Published: Aug. 11, 2008
Updated: Aug. 12, 2008
Reporters & producers can visit Duke Medicine News and Communications for contact information.
By Duke Medicine News and Communications
In one of the first examinations of PSA screening in younger men, a study published by researchers at Duke Medicine's Prostate Center finds that one-fifth of men under age 50 reported undergoing a prostate specific antigen (PSA) test to detect prostate cancer in the previous year, yet only one in three young black men reported ever having a PSA test in the previous year.
Overall, that's pretty good news for white men at average risk, researchers say, but not for black men or men with a family history who are at higher risk for developing the disease.
The findings appear online in the journal Cancer and will appear in the print version on Sept. 15.
"Our findings for black men are discouraging," says Judd W. Moul, M.D., chief of the division of surgical urology at Duke and the paper's senior author. "We've been encouraging black men to get screened at age 40 or 45 for more than a decade, yet only one-third of these high-risk men reported being tested."
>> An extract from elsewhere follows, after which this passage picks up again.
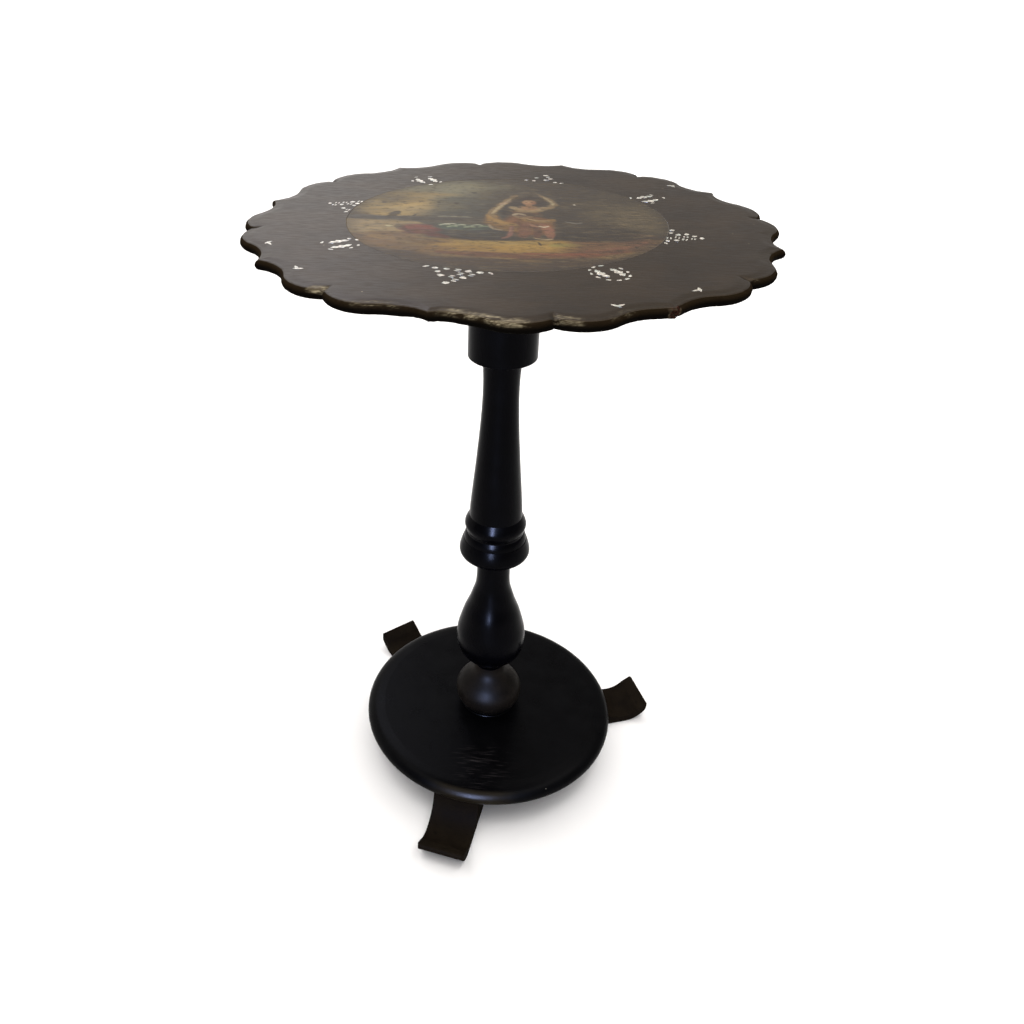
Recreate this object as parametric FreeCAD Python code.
"""Tilt top table: a scalloped, inlaid round top that hinges upright on a turned column.

The column stands on a round base with three toed feet.  Millimetres, +Z up, origin on
the floor under the column's axis.  The top lifts at its back (+Y) edge and turns about a
pair of pivot pins along X.  Each piece is written to parts/NODE.step.
"""
import FreeCAD, Part
import math
import random
import os

V = FreeCAD.Vector
UP = V(0, 0, 1)

# ---- feet and base ----
FOOT_HEIGHT = 37.0          # floor to the underside of the base disc
FOOT_WIDTH = 55.0
FOOT_INNER = 84.0           # radius of the hidden inner end
FOOT_FLAT = 190.0           # radius where the sole leaves the floor
TOE_REACH = 219.0           # radius of the toe's tip
TOE_LIFT = 24.6             # height of the toe's lip
TOE_FACE = 14.5             # length of the lip's face, from the crease to the tip
TOE_CORNER = 4.0            # rounding of the toe's two corners, seen from above
SCOOP_RADIUS = 30.0         # hollow in the foot's top, a round cut
SCOOP_BOTTOM = 8.0          # wood left under the deepest point of the hollow
FOOT_AZIMUTHS = {"foot_front": 257.5, "foot_right": 18.0, "foot_left": 130.0}
DISC_RADIUS = 158.3
DISC_THICK = 18.0
DISC_SHOULDER = 22.0         # how far in the rounding of the disc's top edge runs
COLLAR_RADIUS = 33.5
COLLAR_THICK = 2.5

# ---- column, from the base up ----
KNOP_HEIGHT = 65.0
KNOP_RADIUS = 41.7
WAIST_RADIUS = 17.3         # where the knop meets the vase
VASE_HEIGHT = 150.0
VASE_RADIUS = 42.6
NECK_RADIUS = 20.0          # where the vase meets the shaft
SHAFT_HEIGHT = 283.0
LOWER_BEAD = 41.9           # radii of the two beads low on the shaft
UPPER_BEAD = 36.3
SHAFT_TOP_RADIUS = 22.6
DRUM_HEIGHT = 99.6
DRUM_RADIUS = 38.0
DRUM_EDGE = 1.0

# ---- tenons and wedges ----
BASE_TENON = 14.0           # radii
KNOP_TENON = 11.0
NECK_TENON = 12.0
DRUM_TENON = 13.0
BLOCK_TENON = 16.0
TENON_LENGTH = 30.0
GLUE_GAP = 0.1              # radial room for glue round a tenon
SOCKET_END = 1.0            # room past a tenon's end
WEDGE_THICK = 2.4
WEDGE_DEPTH = 20.0

# ---- pivot block, bearers and pins ----
BLOCK_THICK = 36.0
BLOCK_WIDTH = 110.0
BLOCK_REAR = 60.0           # rear face, from the column's axis
PIVOT_FORWARD = 45.0        # pivot axis in front of the column's axis
SIDE_GAP = 0.3              # between block and bearer
TOP_GAP = 0.4               # between block and top
BEARER_THICK = 22.0
BEARER_DEPTH = 30.0
BEARER_LENGTH = 350.0
BEARER_NIP = 18.0           # sloped cut at each lower end
PIN_RADIUS = 4.0
PIN_CLEARANCE = 0.05
PIN_IN_BLOCK = 30.0
PIN_HEAD = 7.0
PIN_HEAD_THICK = 1.6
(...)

To assess how many men age 40-49 are being screened, Dr. Moul and Charles Scales, MD, a urology resident and researcher at Duke and the paper's first author, reviewed the 2002 Behavioral Risk Factor Surveillance System, an ongoing, state-based, random telephone survey of the U.S. population.
Their study showed several socio-demographic characteristics associated with PSA screening in young men. Young black men were more likely than young, white, non-Hispanic men to report having a PSA screening in the previous year. The survey also showed that younger Hispanic men were more likely to undergo PSA testing than younger white non-Hispanic men.
Health insurance, an ongoing physician-patient relationship, increasing obesity, and high household income and education level were also associated with having a recent PSA test.
"Our findings provide an important baseline assessment of PSA test use among young men as physicians debate whether to expand use of the PSA test in young men with risk-stratification strategies," says Scales.
Current guidelines encourage prostate cancer screening in men age 50 or older if they have a life expectancy of at least 10 years. High-risk groups, such as African Americans or those men with a positive family history, are encouraged to have a baseline screening at age 40.
There's plenty of debate related to these tests. Some question whether the recommended screening age of 50 should be made earlier for average-risk groups. Others debate whether too many PSA tests are being performed, and whether financial incentives in physician practices may contribute to overuse. There's also an ongoing discussion about the possibility of more biopsies resulting from additional testing, and whether treatment-related side effects outweigh the years of life and money saved with less advanced disease management.
Moul believes the current guidelines should be changed to encourage baseline PSA risk assessment starting at age 40.
"Even a subtle increase in the PSA value at that age is a pretty powerful predictor of future prostate disease and cancer," says Moul.
"Right now, only one in five men are getting a PSA test, which is encouraging, but I wish the number was higher. This research suggests we can do a better job of screening men at age 40, and a better job in high-risk men. There's a huge population of African American men who are not getting screened, and men with a family history of prostate cancer who are under 50 are also not getting screened."